Siena, violenza sessuale di gruppo: inquirenti cercano video e foto sui telefonini

Sono terminati solo alle 22 di ieri sera, dopo circa 13 ore, gli accertamenti irripetibili sui telefoni cellulari dei quattro giovani indagati per la violenza sessuale di gruppo denunciata da una 21enne a Siena

Foto LaPresse

SIENA – Sono terminati solo alle 22 di ieri sera, dopo circa 13 ore, gli accertamenti irripetibili sui telefoni cellulari dei quattro giovani indagati per la violenza sessuale di gruppo denunciata da una 21enne a Siena. Tre degli indagati, Manolo Portanova, 21enne calciatore del Genoa, Alessio Langella, 23 anni, zio del giocatore, e Alessandro Cappiello, 24 anni, sono ristretti agli arresti domiciliari, mentre è indagato a piede libero un 17enne.

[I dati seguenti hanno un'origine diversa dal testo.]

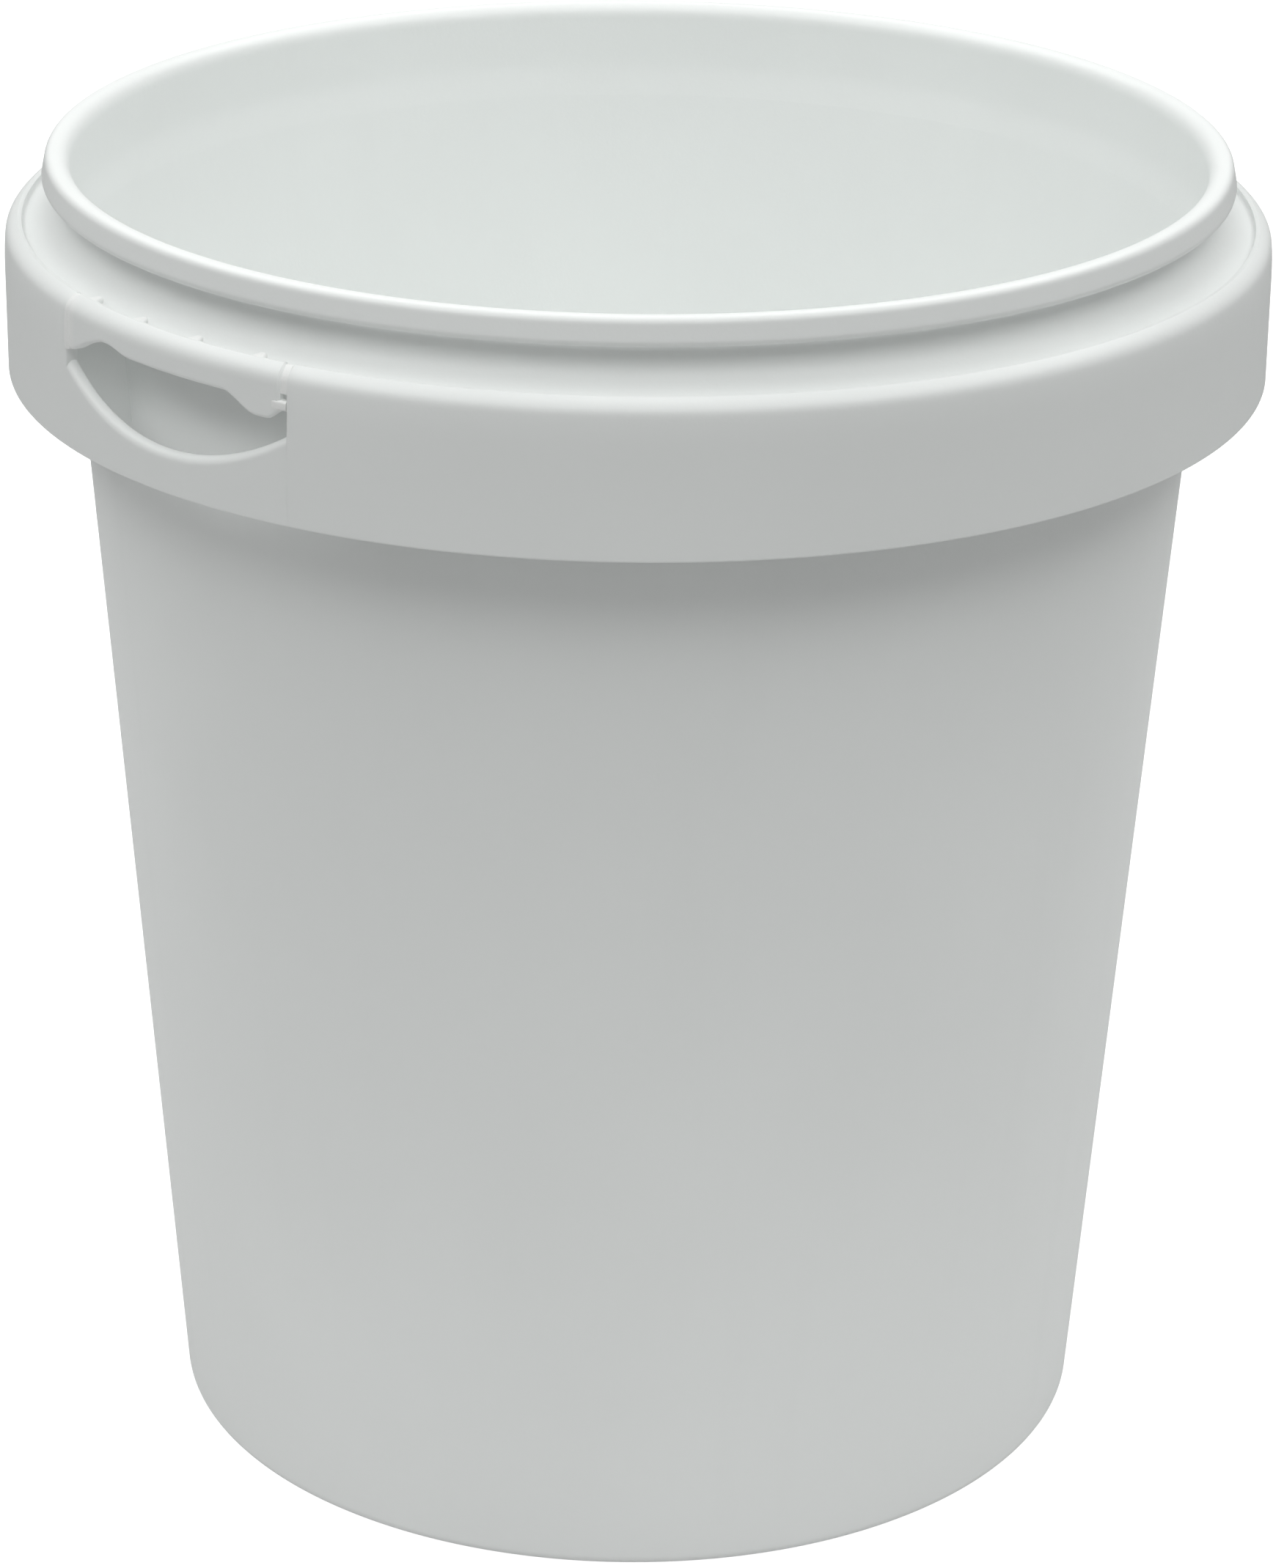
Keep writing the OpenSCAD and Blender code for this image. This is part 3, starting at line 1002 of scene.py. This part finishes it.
class DRUM_OT_film(bpy.types.Operator):
    """Build the film hinge in its score groove"""
    bl_idname = "drum.film"
    bl_label = "Film hinge"

    def execute(self, context):
        middle = azimuth(drum.hinge)
        half = 0.75 * MM / drum.collar_r
        proud, sunk, deep, drop = 0.34 * MM, 0.04 * MM, 0.6 * MM, 0.15 * MM
        foot = Vector((drum.collar_r - 0.1 * MM, drum.film_low))
        spots = [Vector(corner[:2]) for corner in soft_lip(drum.film_low - MM)]
        face = [spot for spot in spots if spot.y > foot.y + 0.3 * MM][1:] + [foot]

        def section(angle):
            welt = proud * (1 - (abs(angle - middle) / half) ** 2) - sunk
            outer = [p + Vector((welt, 0)) for p in face]
            inner = [p - Vector((deep, drop)) for p in face]
            return outer + list(reversed(inner))

        bm = bmesh.new()
        sweep_columns(bm, section, evenly(middle - half, middle + half, 0.06 * MM, drum.collar_r))
        # The film is painted whiter: stress whitening and a painted highlight along the hinge line.
        piece = piece_from("hinge_film_moulded", bm, stressed_plastic_with_highlight("stressed_film_with_highlight").owner)
        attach(piece, TUB)
        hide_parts("hinge_film")
        return {"FINISHED"}


# Stage

def floor_material(name, stage):
    """Matt floor that gives off light of its own, and looks plain white to the camera."""
    shader = Shader(bpy.data.materials.new(name))
    tree = shader.tree
    ray = tree.nodes.new("ShaderNodeLightPath")
    seen = Wire(shader, ray.outputs["Is Camera Ray"])
    glow = tree.nodes.new("ShaderNodeEmission")
    strength = seen * (stage.floor_seen - stage.floor_glow) + stage.floor_glow
    tree.links.new(strength.socket, glow.inputs["Strength"])
    matt = tree.nodes.new("ShaderNodeBsdfDiffuse")
    matt.inputs["Color"].default_value = (0.45, 0.45, 0.45, 1)
    both = tree.nodes.new("ShaderNodeAddShader")
    tree.links.new(matt.outputs[0], both.inputs[0])
    tree.links.new(glow.outputs[0], both.inputs[1])
    tree.links.new(both.outputs[0], tree.nodes["Material Output"].inputs[0])
    return shader.owner


# Sines of the angle above the horizon between which each part of the surroundings comes in or goes out
GROUND, BAND, TOP, BEHIND_TOP = (-0.06, 0.02), (0.59, 0.68), (0.82, 0.88), (0.3, 0.5)
BEHIND = (0.1, 0.6)  # the same, towards the back


def sky(stage):
    """Surroundings that are dim towards the horizon, with a brighter band all round above it."""
    world = bpy.data.worlds.new("surroundings")
    world.use_nodes = True
    shader = Shader(world, "Background", "Generated")
    _, back, height = shader.axes()
    below = 1 - height.clamped(*GROUND)
    band = height.clamped(*BAND) * (stage.sky_band - stage.sky_low)
    top = height.clamped(*TOP) * (stage.sky_top - stage.sky_band)
    behind = back.clamped(*BEHIND) * (1 - height.clamped(*BEHIND_TOP)) * (stage.sky_behind - stage.sky_low)
    strength = band + top + below * (stage.sky_below - stage.sky_low) + behind + stage.sky_low
    shader.set(Strength=strength, Color=(*stage.tint, 1))
    return world


def disc(name, radius, height, material, sides=96):
    bm = bmesh.new()
    turns = [math.tau * i / sides for i in range(sides)]
    ring = [bm.verts.new((radius * math.cos(turn), radius * math.sin(turn), height)) for turn in turns]
    bm.faces.new(ring)
    mesh = bpy.data.meshes.new(name)
    bm.to_mesh(mesh)
    bm.free()
    mesh.materials.append(material)
    piece = link(name, mesh)
    return piece


def hang(light, place, target):
    """Places a light and aims it at a point."""
    held = bpy.data.objects.new(light.name, light)
    held.location = place
    aim = Vector(target) - held.location
    held.rotation_euler = aim.to_track_quat("-Z", "Y").to_euler()
    bpy.context.scene.collection.objects.link(held)


# Where the camera stands and what it looks at, in mm, and how far it is rolled, in degrees
EYE, AIM, ROLL = (0.64, -838.8, 454.8), (0.64, 0, 109.4), 0.625


class DRUM_OT_stage(bpy.types.Operator):
    """Build the floor, the soft light and the camera"""
    bl_idname = "drum.stage"
    bl_label = "Stage"

    def execute(self, context):
        scene = context.scene
        stage = scene.drum_stage
        low = CAD_BOX[0]
        lamp_height = 1.4
        pale = floor_material("pale_floor", stage)
        disc("floor_near", 0.5, low.z - 0.05 * MM, pale)
        far = disc("floor_far", 30.0, low.z - 0.6 * MM, pale)
        far.visible_diffuse = False
        far.visible_glossy = False
        scene.world = sky(stage)
        lamp = bpy.data.lights.new("overhead", "AREA")
        lamp.shape = "DISK"
        lamp.size = 0.5
        lamp.energy = stage.key_power
        lamp.color = stage.tint
        hang(lamp, (0, -0.15, lamp_height), (0, 0, 0.2))
        beam = bpy.data.lights.new("mouth", "SPOT")
        beam.energy = stage.mouth_power
        beam.color = stage.tint
        beam.shadow_soft_size = 0.02
        beam.spot_size = 2 * math.atan(0.9 * drum.neck_in / (lamp_height - drum.top))
        beam.spot_blend = 0.3
        hang(beam, (0, 0, lamp_height), (0, 0, 0))
        camera = bpy.data.cameras.new("camera")
        camera.lens = stage.lens
        camera.sensor_width = 36
        camera.clip_start = 0.01
        eye = bpy.data.objects.new("camera", camera)
        scene.collection.objects.link(eye)
        target = Vector(AIM) * MM
        eye.location = Vector(EYE) * MM
        look = (target - eye.location).to_track_quat("-Z", "Y").to_matrix().to_4x4()
        roll = look @ Matrix.Rotation(math.radians(ROLL), 4, "Z")
        roll.translation = eye.location
        eye.matrix_world = roll
        scene.camera = eye
        scene.view_settings.view_transform = "Standard"
        scene.cycles.max_bounces = 14
        scene.cycles.diffuse_bounces = 12
        return {"FINISHED"}


class DRUM_PT_panel(bpy.types.Panel):
    """Lists the drum's pieces and settings"""
    bl_idname = "DRUM_PT_panel"
    bl_label = "Open head drum"
    bl_space_type = "VIEW_3D"
    bl_region_type = "UI"
    bl_category = "Drum"

    def draw(self, context):
        for step in STEPS:
            self.layout.operator(step.bl_idname)
        for group in (context.scene.drum_sizes, context.scene.drum_finish, context.scene.drum_stage):
            column = self.layout.column()
            for name in group.bl_rna.properties.keys():
                if name not in ("rna_type", "name"):
                    column.prop(group, name)


STEPS = (DRUM_OT_wall, DRUM_OT_base, DRUM_OT_rim, DRUM_OT_collar, DRUM_OT_ribs, DRUM_OT_strip,
         DRUM_OT_bridges, DRUM_OT_end_bridge, DRUM_OT_film, DRUM_OT_stage)
GROUPS = {"drum_sizes": DrumSizes, "drum_finish": DrumFinish, "drum_stage": DrumStage}


def register():
    for name, group in GROUPS.items():
        bpy.utils.register_class(group)
        setattr(bpy.types.Scene, name, bpy.props.PointerProperty(type=group))
    for kind in (*STEPS, DRUM_PT_panel):
        bpy.utils.register_class(kind)


def unregister():
    for kind in reversed((*STEPS, DRUM_PT_panel)):
        bpy.utils.unregister_class(kind)
    for name, group in GROUPS.items():
        delattr(bpy.types.Scene, name)
        bpy.utils.unregister_class(group)


def main():
    register()
    for step in STEPS:
        area, name = step.bl_idname.split(".")
        getattr(getattr(bpy.ops, area), name)()


if __name__ == "__main__":
    main()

L’acquisizione delle copie forensi è stata disposta dagli inquirenti per cercare eventuali video o foto della violenza denunciata dalla giovane, che ha riferito di aver visto dei flash mentre veniva aggredita al buio. Acquisita copia forense anche del cellulare della ragazza.

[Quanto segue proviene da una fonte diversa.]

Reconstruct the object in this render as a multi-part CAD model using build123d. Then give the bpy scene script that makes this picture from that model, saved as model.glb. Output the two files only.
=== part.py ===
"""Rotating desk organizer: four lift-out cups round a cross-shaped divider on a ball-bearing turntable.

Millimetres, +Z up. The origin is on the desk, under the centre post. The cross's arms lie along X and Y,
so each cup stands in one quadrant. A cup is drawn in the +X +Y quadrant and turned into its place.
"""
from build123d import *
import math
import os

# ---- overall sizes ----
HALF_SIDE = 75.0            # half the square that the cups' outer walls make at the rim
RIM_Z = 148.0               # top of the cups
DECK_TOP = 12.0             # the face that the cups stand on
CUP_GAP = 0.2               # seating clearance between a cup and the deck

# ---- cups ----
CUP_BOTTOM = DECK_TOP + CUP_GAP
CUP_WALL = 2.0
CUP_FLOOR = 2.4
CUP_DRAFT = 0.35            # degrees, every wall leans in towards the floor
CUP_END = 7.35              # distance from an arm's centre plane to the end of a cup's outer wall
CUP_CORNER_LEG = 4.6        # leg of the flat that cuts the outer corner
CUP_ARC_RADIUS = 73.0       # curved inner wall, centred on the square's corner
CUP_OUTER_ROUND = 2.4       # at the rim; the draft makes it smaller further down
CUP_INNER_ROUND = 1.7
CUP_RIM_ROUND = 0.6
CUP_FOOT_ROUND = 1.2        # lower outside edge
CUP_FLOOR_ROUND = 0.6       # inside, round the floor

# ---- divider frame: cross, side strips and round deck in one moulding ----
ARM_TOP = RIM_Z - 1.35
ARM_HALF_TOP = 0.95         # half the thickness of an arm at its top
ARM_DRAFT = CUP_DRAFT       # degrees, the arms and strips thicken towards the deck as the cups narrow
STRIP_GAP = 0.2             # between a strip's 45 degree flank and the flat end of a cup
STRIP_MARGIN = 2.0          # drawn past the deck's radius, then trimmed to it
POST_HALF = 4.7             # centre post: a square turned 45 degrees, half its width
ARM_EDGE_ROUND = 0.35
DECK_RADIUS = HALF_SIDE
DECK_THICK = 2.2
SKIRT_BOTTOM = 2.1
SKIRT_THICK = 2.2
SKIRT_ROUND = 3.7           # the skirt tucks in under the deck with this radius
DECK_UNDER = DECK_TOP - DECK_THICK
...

Le operazioni, che si sono tenute negli uffici della guardia di finanza, alla presenza dei legali e dei tecnici informatici nominati dalle parti oltre a un tecnico informatico delle fiamme gialle nominato dalla procura senese, sono iniziate dal cellulare di Langella, sono proseguite con la copia di quello di Cappiello che, secondo la ragazza, potrebbe aver fatto i video, e infine è toccato al cellulare di Portanova. Per una questione di nullità è stata rinviata l’operazione sul telefonino del 17enne indagato. Sui contenuti dei cinque cellulari sequestrati svolgerà successivamente gli accertamenti la squadra mobile della questura senese. La procura analizzerà poi le chat e video di cui le difese che hanno fatto ricorso al tribunale della libertà chiederanno copia.

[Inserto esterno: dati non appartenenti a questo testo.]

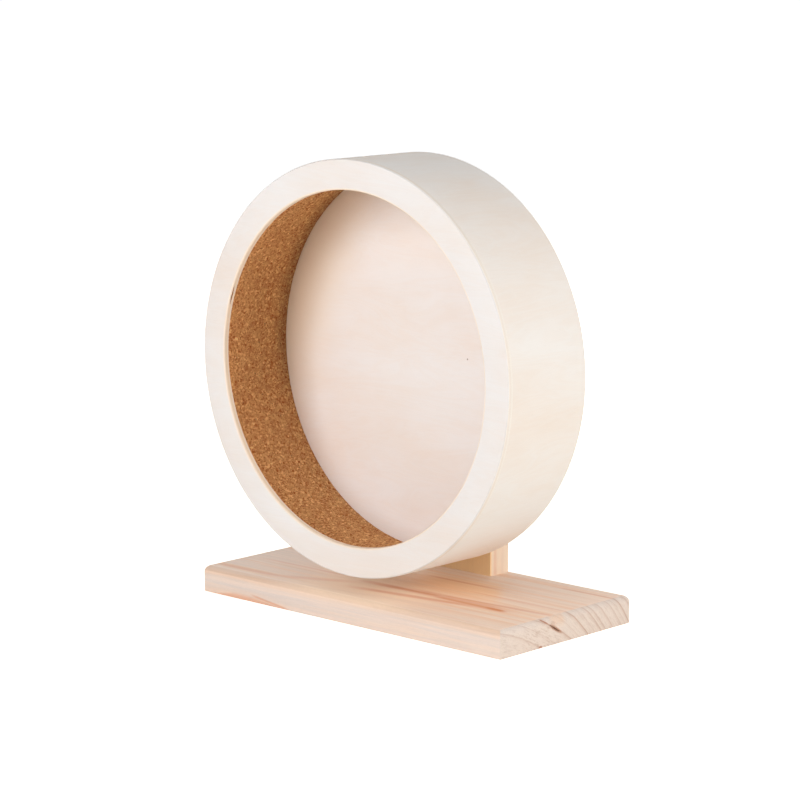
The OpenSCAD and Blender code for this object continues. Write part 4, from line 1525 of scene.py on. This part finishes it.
def lamp(name, azimuth, elevation, share):
    """Square soft lamp aimed at the wheel. share is its light as a part of full light: at 1 it alone
    shows a facing surface in its own colour."""
    light = bpy.data.lights.new(name, "AREA")
    light.shape = "SQUARE"
    light.size = LAMP_SIZE
    light.energy = math.pi ** 2 * LAMP_DISTANCE ** 2 * share
    aimed(name, light, math.radians(azimuth), math.radians(elevation), LAMP_DISTANCE, (0, 0, AXLE.z))


def white_rays(nodes):
    """1 for the rays that see the backdrop: the camera's and those in metal or glass."""
    path = nodes.add("ShaderNodeLightPath").outputs
    kinds = ("Is Camera Ray", "Is Glossy Ray", "Is Transmission Ray")
    return nodes.most(*(Value(nodes, path[kind]) for kind in kinds))


def emptied(owner):
    """Builder for the tree of a material or a world, which is emptied first."""
    owner.use_nodes = True
    owner.node_tree.nodes.clear()
    return Nodes(owner.node_tree)


class WHEEL_OT_stage(bpy.types.Operator):
    """Pale floor, soft studio light and the camera"""
    bl_idname = "exercise_wheel.stage"
    bl_label = "Stage"

    def execute(self, context):
        scene = context.scene
        stage = scene.wheel_stage
        scene.view_settings.view_transform = "Standard"
        self.floor(stage)
        self.backdrop(scene, stage)
        for name, azimuth, elevation, share in (
                ("key_lamp", 1, 13.5, stage.key_share), ("side_lamp", 94, 13.5, stage.side_share),
                ("top_lamp", 0, 62, stage.top_share), ("rear_lamp", 180, 40, stage.rear_share),
                ("back_lamp", 180, 8, stage.back_share), ("left_lamp", -120, 30, stage.left_share)):
            lamp(name, azimuth, elevation, share)
        data = bpy.data.cameras.new("camera")
        data.lens = stage.lens
        data.sensor_width = 36
        data.clip_end = 50
        scene.camera = aimed("camera", data, stage.azimuth, stage.elevation, stage.distance,
                             (stage.aim_x, 0, stage.aim_z))
        return {"FINISHED"}

    def floor(self, stage):
        mesh = bpy.data.meshes.new("floor")
        low = BOARD_LOW.z - 0.2 * MM
        corners = [(x * FLOOR_REACH, y * FLOOR_REACH, low) for x, y in ((-1, -1), (1, -1), (1, 1), (-1, 1))]
        mesh.from_pydata(corners, [], [(0, 1, 2, 3)])
        made = link("floor", mesh)
        paint = bpy.data.materials.new("floor_paint")
        nodes = emptied(paint)
        diffuse = nodes.value("ShaderNodeBsdfDiffuse", {"Color": stage.floor})
        x, y, _ = nodes.parts(nodes.object_space())
        white = nodes.step(nodes.length(x, y), 0.25, 1.2, stage.floor_glow, 1.0)
        glow = nodes.value("ShaderNodeEmission", {"Color": WHITE, "Strength": white_rays(nodes) * white})
        both = nodes.value("ShaderNodeAddShader", {0: diffuse, 1: glow})
        nodes.add("ShaderNodeOutputMaterial", {0: both})
        mesh.materials.append(paint)

    def backdrop(self, scene, stage):
        world = bpy.data.worlds.new("studio")
        nodes = emptied(world)
        light = nodes.value("ShaderNodeBackground", {"Color": WHITE, "Strength": stage.sky})
        white = nodes.value("ShaderNodeBackground", {"Color": WHITE, "Strength": 1.0})
        both = nodes.value("ShaderNodeMixShader", {0: white_rays(nodes), 1: light, 2: white})
        nodes.add("ShaderNodeOutputWorld", {0: both})
        scene.world = world


OPERATORS = (
    WHEEL_OT_front_ring, WHEEL_OT_drum_shell, WHEEL_OT_cork_lining, WHEEL_OT_back_disc, WHEEL_OT_hub_block,
    WHEEL_OT_base_board, WHEEL_OT_rear_post, WHEEL_OT_base_screws, WHEEL_OT_post_dowels, WHEEL_OT_bearings,
    WHEEL_OT_axle_bolt, WHEEL_OT_nuts, WHEEL_OT_washers, WHEEL_OT_spring_washer, WHEEL_OT_stage)
GROUPS = (("wheel_sizes", WheelSizes), ("wheel_colours", WheelColours), ("wheel_stage", WheelStage))


class VIEW3D_PT_exercise_wheel(bpy.types.Panel):
    """Sizes, colours and building steps of the exercise wheel"""
    bl_label = "Exercise Wheel"
    bl_space_type = "VIEW_3D"
    bl_region_type = "UI"
    bl_category = "Exercise Wheel"

    def draw(self, context):
        layout = self.layout
        for attribute, group in GROUPS:
            box = layout.box()
            for name in group.__annotations__:
                box.prop(getattr(context.scene, attribute), name)
        for operator in OPERATORS:
            layout.operator(operator.bl_idname)


def register():
    for cls in (*(group for _, group in GROUPS), *OPERATORS, VIEW3D_PT_exercise_wheel):
        bpy.utils.register_class(cls)
    for attribute, group in GROUPS:
        setattr(bpy.types.Scene, attribute, bpy.props.PointerProperty(type=group))


def unregister():
    for attribute, _ in GROUPS:
        delattr(bpy.types.Scene, attribute)
    for cls in (VIEW3D_PT_exercise_wheel, *reversed(OPERATORS), *(group for _, group in reversed(GROUPS))):
        bpy.utils.unregister_class(cls)


def main():
    register()
    for operator in OPERATORS:
        category, name = operator.bl_idname.split(".")
        getattr(getattr(bpy.ops, category), name)()


if __name__ == "__main__":
    main()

L’avvocato Duccio Panti, difensore di Alessio Langella, ha spiegato ai giornalisti che “filmati e video di quella sera ci sono, a quanto mi risulta, ma non sarebbero stati divulgati, piuttosto subito cancellati, stando a quello che mi ha riferito il mio assistito. Nel cloud restano trenta giorni per cui possono essere recuperati. Ma fino a quando non si aprono i video non possiamo sapere quali sono riferibili al caso o ad altre cose”.